自治体職員の読書ノート

自治体職員です。仕事の関係上、福祉系が多めです。読書は全方位がモットー。

【1461冊目】松下幸之助『社員稼業』

社員稼業―仕事のコツ・人生の味 (PHP文庫)

社員稼業―仕事のコツ・人生の味 (PHP文庫)

タイトルの「社員稼業」という言葉に惹かれて、手に取った。

その意味は本書の最初のほうに書かれているが、要するに安易なサラリーマン根性をもつな、むしろ自分を会社の中の独立経営体として考えろ、自営業を営んでいるつもりで創意工夫を尽くせ、ということだ。そしてまた、上司も同僚もお客と考え、その創意工夫を売り込め、ということでもあるという。

これぞ、現代のサラリーマンにこそ必要なコトバであろう。ただこれは、単に自分の「市場価値」を増やせとか、英語やPCのスキルを磨いて自分の値段を上げろ、とか、そういうケチな料簡から出た発想ではない。むしろ生涯を尽くす会社だからこそ、そこで自分の生きがいを見いだすために「社員稼業」という心構えを持つべきである、といったような意味合いをもっている。

まあ、このあたりは終身雇用制にまだリアリティのあった時代ならではの発想かもしれない。著者がその基礎を築き上げたパナソニックも含めて、大企業が軒並みリストラと派遣社員「活用」を当たり前とし、社員が失業の恐怖に戦々恐々として過重労働と「英語」「資格」などの自己ブランド向上に血道を上げている現状では、著者の発想は古き良き時代のおとぎ話めいた印象さえある。

とはいえ、それは本書の元になった新入社員向けの講演が昭和30年代に行われたことを考えれば、やむを得ないタイムラグというべきだろう。むしろそれから50年を経て、一経営者の言葉がこれほど普遍性をもっていることのほうに驚くべきであるように思われる。

例えば著者は、自分の意志によってなんでもできると考えるな、と指摘する。「自己実現」なんて言葉が好きな方々はぜひお聞きいただきたいのだが、それよりも自分の持って生まれた運命に素直に従うことが大切である、と著者は言うのである。

「ある一つの運命を抱いて、その運命に素直に従う、そこに喜びと安心が感じられる。そして次には、ほんとうの意味の生きがいというものが湧いてくるのではないかと思うのです。これでいいのだ、これで結構なんだというようなあきらめと申しますか、そういう考えが湧いてくると思います」(p.37〜38)

利害にこだわらない、ということも著者は重視する。会社の経営者が新入社員に向かって「利害にこだわるな」とは妙な感じもするが、これこそが松下幸之助の凄みであり、儲け主義一辺倒の最近の経営者とはまったく違うところなのだ。
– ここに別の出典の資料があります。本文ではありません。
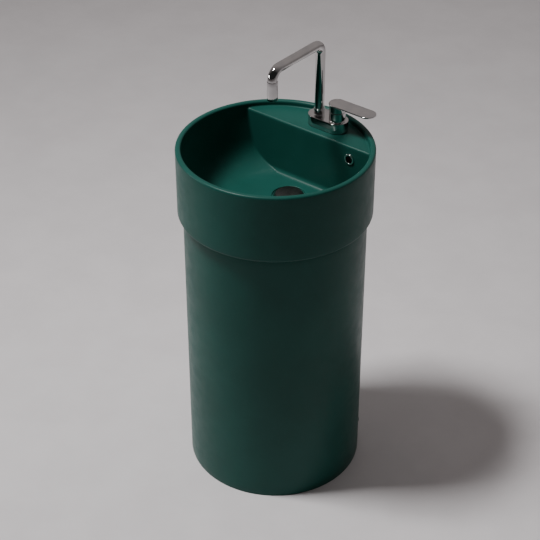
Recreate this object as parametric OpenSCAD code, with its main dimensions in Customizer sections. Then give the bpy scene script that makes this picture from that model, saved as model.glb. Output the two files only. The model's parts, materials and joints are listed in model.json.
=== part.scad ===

それはまた、先ほどの「素直に運命に従う」というテーゼにも通じるところである。儲けよう、利益を上げようとすると目が曇る。曇ると素直な心で物事が見られなくなる。すると本質が見えなくなり、自分と会社をめぐる運命に逆らうことになってしまう。

でも儲けようと思わずどうやって利益を上げるのか。著者は言う。「利害にとらわれないというけれども、おまえは金を儲けているじゃないかといわれるかもしれませんが、あれは自然に儲かるのです。金というのは、儲けようと思って儲かるものではないのです。いちばん儲けようと思ってやるのはドロボーです。これは儲けようと思っても儲からないのです」(p.189)

まあこのあたりは古き良き高度成長期ゆえのセリフなのかもしれないが、それにしたって、これはもはや悟りの境地であろう。すでに経営を超越している。だいたい松下幸之助は、本書でも出てくるが「会社は社会の公器」という名言を吐いた経営者である。
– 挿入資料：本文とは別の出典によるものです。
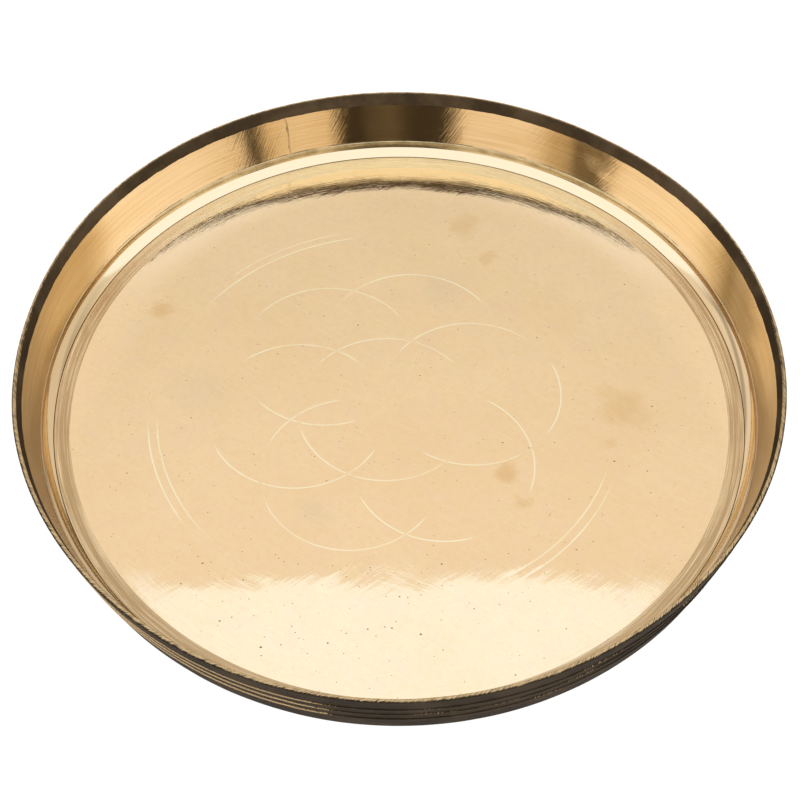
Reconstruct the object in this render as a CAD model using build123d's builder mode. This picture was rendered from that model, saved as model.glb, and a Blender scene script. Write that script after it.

「会社が単に会社のためにのみ利益をあげるということは、公の機関としての立場からいくと、許されないことです。会社の利益をあげることも大事ですが、それは公の機関であるということを前提として許されるのです」(p.67〜68)

これはドラッカーの考え方と同じである。だが、その言葉を発したのが日本有数の大企業、松下電器の創業者であるところに、比類のない重みがある。これと比べて今のパナソニックがどうこうと言ってもしょうがないのだが、やはりこれは日本の企業文化にとってひとつの原点というべきだろう。いまさらそこに戻ることはできないのかもしれないが、これ以上の「迷走」をしないためにも、これは今こそ思い出すべき言葉であるように思われる。